[DATA EXTRACT start]
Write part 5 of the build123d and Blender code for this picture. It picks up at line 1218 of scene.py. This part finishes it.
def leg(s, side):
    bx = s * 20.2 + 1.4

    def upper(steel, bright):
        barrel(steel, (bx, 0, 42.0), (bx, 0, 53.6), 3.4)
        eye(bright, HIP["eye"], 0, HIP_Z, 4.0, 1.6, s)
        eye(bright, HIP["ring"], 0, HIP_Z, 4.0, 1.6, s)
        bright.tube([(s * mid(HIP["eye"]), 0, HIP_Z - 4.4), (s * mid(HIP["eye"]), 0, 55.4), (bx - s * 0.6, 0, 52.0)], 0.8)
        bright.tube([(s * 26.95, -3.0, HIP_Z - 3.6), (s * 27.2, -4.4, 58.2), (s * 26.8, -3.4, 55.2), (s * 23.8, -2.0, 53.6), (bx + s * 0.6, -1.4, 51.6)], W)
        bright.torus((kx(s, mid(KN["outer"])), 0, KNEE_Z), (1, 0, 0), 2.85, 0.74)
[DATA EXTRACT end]
### EXERCISE
All of the data above should be transcribed exactly.

### CORRECT OUTPUT
Write part 5 of the build123d and Blender code for this picture. It picks up at line 1218 of scene.py. This part finishes it.
def leg(s, side):
    bx = s * 20.2 + 1.4

    def upper(steel, bright):
        barrel(steel, (bx, 0, 42.0), (bx, 0, 53.6), 3.4)
        eye(bright, HIP["eye"], 0, HIP_Z, 4.0, 1.6, s)
        eye(bright, HIP["ring"], 0, HIP_Z, 4.0, 1.6, s)
        bright.tube([(s * mid(HIP["eye"]), 0, HIP_Z - 4.4), (s * mid(HIP["eye"]), 0, 55.4), (bx - s * 0.6, 0, 52.0)], 0.8)
        bright.tube([(s * 26.95, -3.0, HIP_Z - 3.6), (s * 27.2, -4.4, 58.2), (s * 26.8, -3.4, 55.2), (s * 23.8, -2.0, 53.6), (bx + s * 0.6, -1.4, 51.6)], W)
        bright.torus((kx(s, mid(KN["outer"])), 0, KNEE_Z), (1, 0, 0), 2.85, 0.74)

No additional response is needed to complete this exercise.